For more context on how Etsy’s fee structure affects your long-term pricing strategy as your shop grows, see the beginner’s guide to selling on Etsy.

Frequently Asked Questions

How much does it cost to sell one digital item on Etsy?

On a digital product sale, Etsy charges a $0.20 listing fee, a 6.5% transaction fee, and a 3% + $0.25 payment processing fee. On a $10 sale, total Etsy fees are approximately $1.40 and you keep around $8.60. Per Etsy’s published fee schedule, these are the standard fees for all Etsy Payments sellers.

What is the minimum practical price for digital products on Etsy?

There is no Etsy-imposed minimum, but pricing below $3.50 leaves less than $2.58 per sale after fees — often not worth the listing effort. Based on Etsy seller community reports, $4–$7 is the practical floor for simple single-page printables, with most sellers finding $7–$15 the sweet spot for template packs and multi-page sets.

Should I price my Etsy products lower than competitors to get more sales?

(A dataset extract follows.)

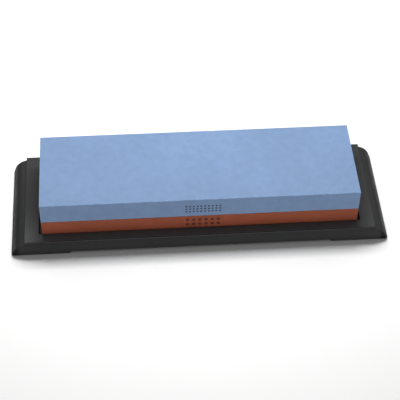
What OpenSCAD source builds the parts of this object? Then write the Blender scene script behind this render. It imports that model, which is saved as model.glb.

Pricing below the market median typically reduces conversions, not increases them. Buyers use price as a quality signal for digital products. Pricing at or within 20% of the market median for your category — combined with strong listing photos — converts better for new shops than undercutting, based on observed Etsy seller community feedback.

How do I find the right market price for my digital product?

Search your product type on Etsy, filter for “Bestseller” listings, record the prices of the first 10–15 results, and find the median. That median is your market benchmark. Research tools like Erank and Marmalead (both have free tiers) surface average selling prices by category faster than manual search sampling.

When should I raise my Etsy product prices?

Raise prices when you have consistent monthly sales (roughly 10 or more per month without promotions), a review average of 4.8 or above with 25+ reviews, and competitors pricing 20%+ above you for equivalent quality. Move up 15–20% every 60 days and monitor conversion rate rather than jumping to a new price all at once.